Sriyanto (30) sumringah menunjukkan porang bernilai tinggi hasil tanamannya di Dukuh Kragilan, Desa Karangnongko, Kecamatan Mojosongo, Kabupaten Boyolali, Selasa (3/8/2021).
Sriyanto (30) sumringah menunjukkan porang bernilai tinggi hasil tanamannya di Dukuh Kragilan, Desa Karangnongko, Kecamatan Mojosongo, Kabupaten Boyolali, Selasa (3/8/2021). (TribunSolo.com/Tri Widodo)

Swasembada pangan di Sukoharjo menurut Bupati tidak melulu soal makan nasi. Di Sukoharjo sendiri singkong, ubi jalar, sagu, hingga porang bisa ditanam dan jadi alternatif pangan pengganti nasi.

Pemerintah daerah sudah menggenjot produksi porang di semua wilayah di Kabupaten Sukoharjo. Hal itu setelah meningkatnya permintaan pasar akan komoditas ini. Porang ditanam seluas 10 hektar di wilayah Dukuh Tritis, Desa Kamal, Kecamatan Bulu, Sukoharjo, semenjak tahun 2021 lalu. Selain itu, warga juga diminta memanfaatkan lahan kosong untuk menanam aneka umbi-umbian, selain sebagai sumber pangan, juga bisa menghadirkan nilai ekonomi.

Sayangnya, mengubah kebiasan makan nasi, tidak semudah membalikkan tangan.

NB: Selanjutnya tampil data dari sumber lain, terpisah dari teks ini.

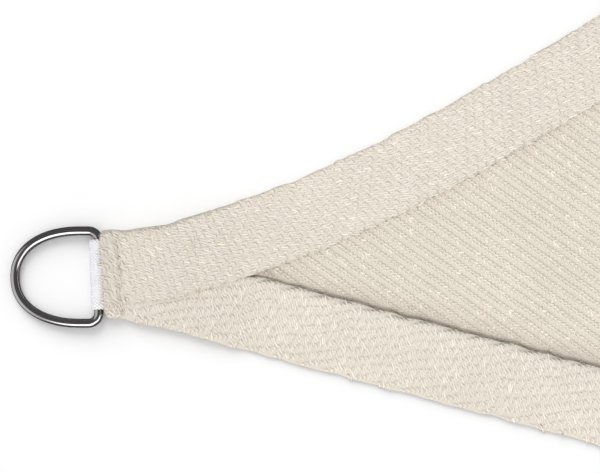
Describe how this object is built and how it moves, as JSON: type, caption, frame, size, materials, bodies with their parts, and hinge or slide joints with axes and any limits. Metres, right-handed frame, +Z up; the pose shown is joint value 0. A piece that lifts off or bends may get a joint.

Dekan Fakultas Pertanian, Universitas Gadjah Mada (UGM) Yogyakarta, Dr Jamhari, mengingatkan adanya potensi krisis pangan di Indonesis. Sebab, saat ini masyarakat Indonesia kebanyakan tidak mengonsumsi hasil sendiri.

Tercatat, Indonesia adalah  importir gandum terbesar dunia sejak 2017, selain itu Indonesia juga mengimpor kedelai lebih dari 95 persen ,  yang mana pada tahun 2015 angkanya masih di 60 persen -70 persen . Jika panen padi gagal, Indonesia juga mengimpor beras.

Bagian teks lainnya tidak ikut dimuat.